The best dishes were the ribs and the chicken fried chicken. The ribs really picked up the hickory flavor of the smoker. They were soft and tender if that bothers you but plenty porky. The chicken was, as Wolfgang Puck would call it tonight, a schnitzel, expertly fried and drowned in a sage-heavy white sauce. Underneath were mashed potatoes that stood firmly up to the gravy challenge.

Inside the BBQ sampler I also had pulled chicken and brisket with the ribs. I am still not sure what pulled chicken is. The waitress's explanation was very similiar to the way sour milk was described to me once at Ratners (you know sour milk). She said it was chicken that had been pulled. Needless to say, it was good, lean in the right way, and a proper foil to the spicy sauce. The other thing, the brisket, was almost poor. It was chip-chopped like a bunch of cheap meat, cut all wrong, with the grain, and greasy to boot.

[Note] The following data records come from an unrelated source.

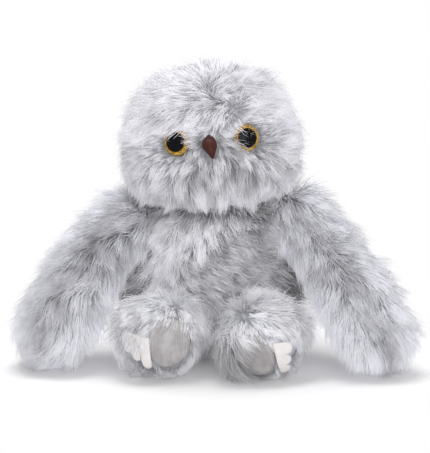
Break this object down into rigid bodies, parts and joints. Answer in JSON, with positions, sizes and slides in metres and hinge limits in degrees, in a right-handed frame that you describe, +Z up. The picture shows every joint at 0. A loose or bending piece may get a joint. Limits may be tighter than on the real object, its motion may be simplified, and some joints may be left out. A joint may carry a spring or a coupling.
{
  "type": "interactive plush toy",
  "caption": "Seated grey long-pile plush owl with stuffed wings and legs, felt talons, a turning head and a sound unit behind a back flap.",
  "frame": {"origin": "middle of the flat underside that the body sits on", "axes": "+Z up from the seat, the toy faces -Y, +X towards its own left wing"},
  "size_m": [0.3485, 0.1995, 0.2658],
  "materials": {
    "fur": "long grey plush pile, paler at its tips",
    "wadding": "white polyester fibre filling",
    "suede": "short-napped grey cloth",
    "felt": "pale grey-white felt",
    "eye": "clear glossy dome over an amber ring and a black pupil",
    "beak": "glossy dark reddish brown",
    "nylon": "off-white nylon",
    "tape": "grey hook-and-loop tape",
    "case": "fine-textured black ABS",
    "steel": "nickel-plated steel",
    "cell": "plain sleeved cell",
    "board": "green board lacquer",
    "black": "black",
    "key": "red ABS"
  },
  "bodies": {
    "torso": {"body_fur": "fur", "body_stuffing": "wadding", "pocket_pad": "wadding", "loop_tape_tab": "tape", "neck_disc_in_body": "nylon", "sound_unit_front_shell": "case", "sound_unit_back_shell": "case", "battery_door": "case", "housing_screw_1": "steel", "housing_screw_2": "steel", "housing_screw_3": "steel", "housing_screw_4": "steel", "lower_contact_strip": "steel", "upper_contact_strip": "steel", "battery_1": "cell", "battery_2": "cell", "battery_3": "cell", "battery_contact_coil_1": "steel", "battery_contact_coil_2": "steel", "battery_contact_coil_3": "steel", "battery_door_screw": "steel", "speaker_basket": "steel", "speaker_cone": "black", "circuit_board": "board", "sound_chip": "black", "tactile_switch": "black", "button_spring": "steel", "slide_switch": "steel"},
    "head": {"head_fur": "fur", "head_stuffing": "wadding", "left_eye": "eye", "right_eye": "eye", "left_eye_washer": "nylon", "right_eye_washer": "nylon", "beak": "beak", "beak_washer": "nylon", "neck_disc_and_post": "nylon", "neck_lock_washer": "nylon"},
    "left_wing": {"left_wing_fur": "fur", "left_wing_stuffing": "wadding"},
    "right_wing": {"right_wing_fur": "fur", "right_wing_stuffing": "wadding"},
    "left_leg": {"left_leg_fur": "fur", "left_leg_stuffing": "wadding", "left_sole_patch": "suede", "left_talons": "felt"},
    "right_leg": {"right_leg_fur": "fur", "right_leg_stuffing": "wadding", "right_sole_patch": "suede", "right_talons": "felt"},
    "flap": {"back_flap": "fur", "flap_hook_tape": "tape"},
    "button": {"press_button": "key"},
    "slider": {"power_slider": "key"}
  },
  "joints": [
    {"name": "neck_turn", "type": "hinge", "parent": "torso", "child": "head", "pos_m": [0, -0.006, 0.138], "axis": [-0.0576, 0, 0.9983], "range_deg": [-90, 90]},
    {"name": "left_shoulder", "type": "hinge", "parent": "torso", "child": "left_wing", "pos_m": [0.077, 0.004, 0.122], "axis": [0, -1, 0], "range_deg": [0, 75]},
    {"name": "right_shoulder", "type": "hinge", "parent": "torso", "child": "right_wing", "pos_m": [-0.08, 0.004, 0.118], "axis": [0, 1, 0], "range_deg": [0, 75]},
    {"name": "left_hip", "type": "hinge", "parent": "torso", "child": "left_leg", "pos_m": [0.038, -0.064, 0.04], "axis": [-1, 0, 0], "range_deg": [-30, 50]},
    {"name": "right_hip", "type": "hinge", "parent": "torso", "child": "right_leg", "pos_m": [-0.038, -0.064, 0.04], "axis": [-1, 0, 0], "range_deg": [-30, 50]},
    {"name": "back_flap_hinge", "type": "hinge", "parent": "torso", "child": "flap", "pos_m": [0, 0.04276, 0.1079], "axis": [1, 0, 0], "range_deg": [0, 60]},
    {"name": "button_press", "type": "slide", "parent": "torso", "child": "button", "axis": [0, 1, 0], "range_m": [0, 0.0025], "stiffness_N_per_m": 400, "deforming": ["button_spring"]},
    {"name": "power_slide", "type": "slide", "parent": "torso", "child": "slider", "axis": [1, 0, 0], "range_m": [0, 0.004]}
  ]
}
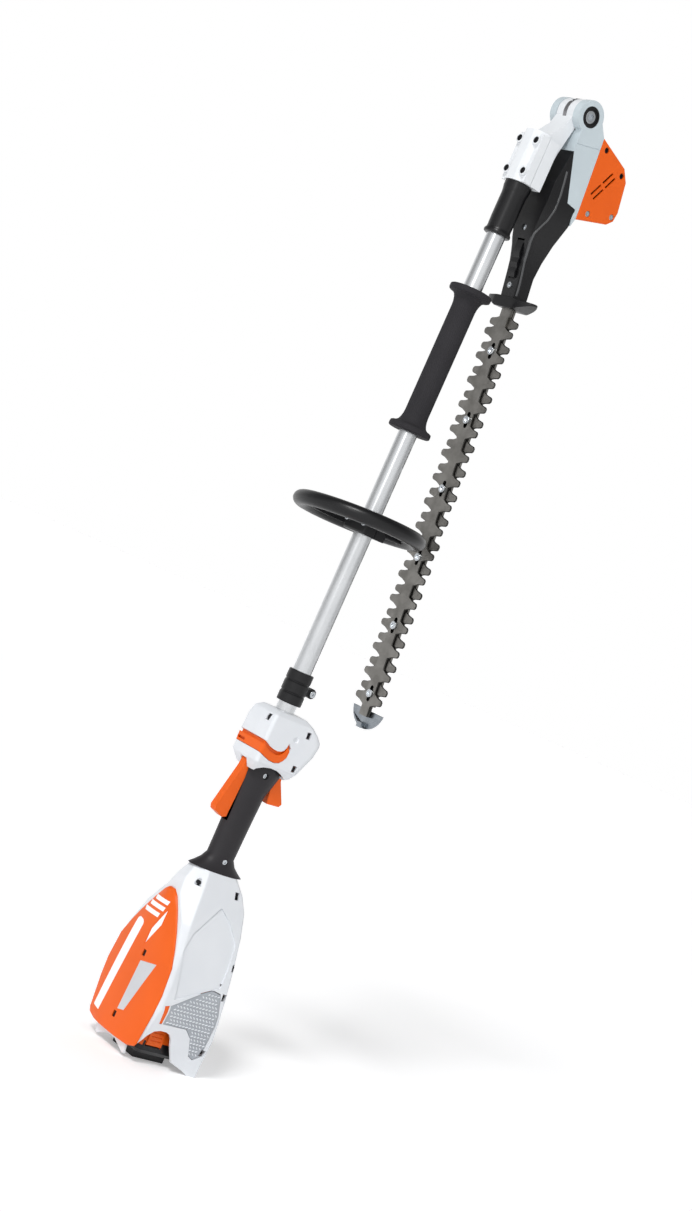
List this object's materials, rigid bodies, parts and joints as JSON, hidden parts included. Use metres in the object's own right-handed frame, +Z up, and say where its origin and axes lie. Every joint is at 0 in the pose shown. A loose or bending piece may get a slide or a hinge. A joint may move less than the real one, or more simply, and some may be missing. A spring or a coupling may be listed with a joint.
{
  "type": "pole hedge trimmer",
  "caption": "Battery pole hedge trimmer with a folding double-sided cutting head, loop handle, foam grip and trigger handle on a straight tube.",
  "frame": {"origin": "on the pole axis, at the flat base of the battery housing", "axes": "+Z up along the pole to the head's pivot, +X towards the trigger and the folded blades, +Y along the head's pivot to the operator's left"},
  "size_m": [0.2421, 0.1716, 1.2835],
  "materials": {
    "white_shell": "moulded nylon shell, fine texture",
    "orange_shell": "moulded orange nylon, fine texture",
    "grille": "light grey moulded grille with raised ribs",
    "dark_screw": "black oxide steel screw",
    "bright_screw": "zinc plated steel",
    "black_plastic": "black glass-filled nylon",
    "circuit_board": "solder-masked board",
    "handle_rubber": "soft-touch dark grey overmould",
    "cable": "rubber cable jacket",
    "tube_aluminium": "drawn and polished aluminium",
    "grip_rubber": "ribbed foam rubber hose",
    "cast_white": "powder-coated casting",
    "cast_grey": "pale grey coated magnesium casting",
    "gear_steel": "machined steel",
    "winding": "enamelled copper winding",
    "blade_steel": "ground blade steel",
    "guard_steel": "plated steel guard",
    "cell_wrap": "shrink-wrapped cell"
  },
  "bodies": {
    "pole": {"housing_right": "white_shell", "housing_left": "white_shell", "back_cover": "orange_shell", "intake_grilles": "grille", "grille_tabs": "orange_shell", "housing_screws": "dark_screw", "cover_screws": "dark_screw", "battery_contacts": "black_plastic", "control_board": "circuit_board", "handle_right": "handle_rubber", "handle_left": "handle_rubber", "handle_screws": "bright_screw", "control_housing_right": "white_shell", "control_housing_left": "white_shell", "control_screws": "dark_screw", "trigger_switch": "black_plastic", "motor_cable": "cable", "shaft_tube": "tube_aluminium", "strap_clamp": "black_plastic", "strap_clamp_screw": "bright_screw", "loop_handle": "black_plastic", "loop_clamp_cap": "black_plastic", "loop_screws": "bright_screw", "grip_hose": "grip_rubber", "joint_sleeve": "black_plastic", "bracket_body": "cast_white", "bracket_cap": "cast_white", "bracket_screws": "dark_screw", "pivot_bolt": "bright_screw", "detent_disc": "gear_steel"},
    "cutter_head": {"gear_housing": "cast_grey", "casing_outer": "black_plastic", "casing_inner": "black_plastic", "casing_screws": "bright_screw", "motor_cover_right": "orange_shell", "motor_cover_left": "orange_shell", "motor_cover_screws": "bright_screw", "motor_stator": "winding", "drive_bearings": "gear_steel", "pivot_bushes": "black_plastic", "hand_guard": "black_plastic", "blade_bar": "blade_steel", "bar_screws": "bright_screw", "tip_guard": "guard_steel"},
    "motor": {"motor_rotor": "gear_steel", "motor_fan": "black_plastic", "motor_pinion": "gear_steel"},
    "crank": {"crank_gear": "gear_steel"},
    "blade_upper": {"upper_blade": "blade_steel"},
    "blade_lower": {"lower_blade": "blade_steel"},
    "trigger": {"trigger": "orange_shell"},
    "lockout": {"lockout_lever": "orange_shell"},
    "latch": {"retaining_latch": "orange_shell"},
    "head_release": {"release_lever": "black_plastic"},
    "head_pawl": {"lock_pawl": "gear_steel"},
    "battery": {"battery_case": "orange_shell", "battery_base": "black_plastic", "battery_cells": "cell_wrap"},
    "latch_right": {"battery_latch_right": "orange_shell"},
    "latch_left": {"battery_latch_left": "orange_shell"}
  },
  "joints": [
    {"name": "head_fold", "type": "hinge", "parent": "pole", "child": "cutter_head", "pos_m": [0.0395, 0, 1.263], "axis": [0, -1, 0], "range_deg": [0, 220]},
    {"name": "crank_spin", "type": "hinge", "parent": "cutter_head", "child": "crank", "pos_m": [0.05001, 0, 1.15953], "axis": [0.9949, 0, 0.1011], "continuous": true},
    {"name": "motor_spin", "type": "hinge", "parent": "cutter_head", "child": "motor", "pos_m": [0.04698, 0, 1.18938], "axis": [0.9949, 0, 0.1011], "continuous": true},
    {"name": "upper_blade_slide", "type": "slide", "parent": "cutter_head", "child": "blade_upper", "axis": [0.1011, 0, -0.9949], "range_m": [-0.0075, 0.0075]},
    {"name": "lower_blade_slide", "type": "slide", "parent": "cutter_head", "child": "blade_lower", "axis": [0.1011, 0, -0.9949], "range_m": [-0.0075, 0.0075]},
    {"name": "trigger_pull", "type": "hinge", "parent": "pole", "child": "trigger", "pos_m": [0.025, 0, 0.386], "axis": [0, 1, 0], "range_deg": [0, 10], "stiffness_Nm_per_rad": 0.6, "springref_deg": -5.73},
    {"name": "lockout_press", "type": "hinge", "parent": "pole", "child": "lockout", "pos_m": [-0.022, 0, 0.386], "axis": [0, -1, 0], "range_deg": [0, 9], "stiffness_Nm_per_rad": 0.6, "springref_deg": -5.73},
    {"name": "latch_slide", "type": "slide", "parent": "pole", "child": "latch", "axis": [0, 0, 1], "range_m": [0, 0.004], "stiffness_N_per_m": 400, "springref_m": -0.003},
    {"name": "release_press", "type": "hinge", "parent": "cutter_head", "child": "head_release", "pos_m": [0.04235, 0, 1.09141], "axis": [0, 1, 0], "range_deg": [0, 8]},
    {"name": "pawl_slide", "type": "slide", "parent": "cutter_head", "child": "head_pawl", "axis": [0.1011, 0, -0.9949], "range_m": [0, 0.0038], "stiffness_N_per_m": 400, "springref_m": -0.004},
    {"name": "battery_slide", "type": "slide", "parent": "pole", "child": "battery", "axis": [0, 0, -1], "range_m": [0, 0.16]},
    {"name": "right_latch_squeeze", "type": "hinge", "parent": "battery", "child": "latch_right", "pos_m": [-0.01, -0.0386, 0.0565], "axis": [1, 0, 0], "range_deg": [0, 5], "stiffness_Nm_per_rad": 0.3, "springref_deg": -5.73},
    {"name": "left_latch_squeeze", "type": "hinge", "parent": "battery", "child": "latch_left", "pos_m": [-0.01, 0.0386, 0.0565], "axis": [-1, 0, 0], "range_deg": [0, 5], "stiffness_Nm_per_rad": 0.3, "springref_deg": -5.73}
  ],
  "couplings": [
    {"joint": "motor_spin", "follows": "crank_spin", "ratio": -4},
    {"joint": "lower_blade_slide", "follows": "upper_blade_slide", "ratio": -1},
    {"joint": "release_press", "follows": "pawl_slide", "rad_per_m": 36.744},
    {"joint": "left_latch_squeeze", "follows": "right_latch_squeeze", "ratio": 1}
  ]
}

With all of Rene's trips to Chuck's, you'd think he'd teach them how to slice a brisket.

We also had the crawfish ettoufe with blackened shrimp. The ettoufe special had plenty of vig to it, but the shrimps were shrimpy and not so fresh smelling.

More things: odd tasting cole slaw, soupy brunswick stew, so-so mac and cheese, a hard roll usually seen on a catered deli tray. I wished we ordered the fries, but I had expected them to come with the kids chicken fingers (which were indeed good). We missed dessert as someone in the kitchen mixed up the salt with the sugar, tanking all of tonight's orders.

One final note, Zim mentioned the Heaven on Seven-esque display of hot sauces. Well, they were not for choice, rather they were for sale, with prices ranging from $3.00 to $6.75.

Plenty of winners, a few losers. Still worth a trip.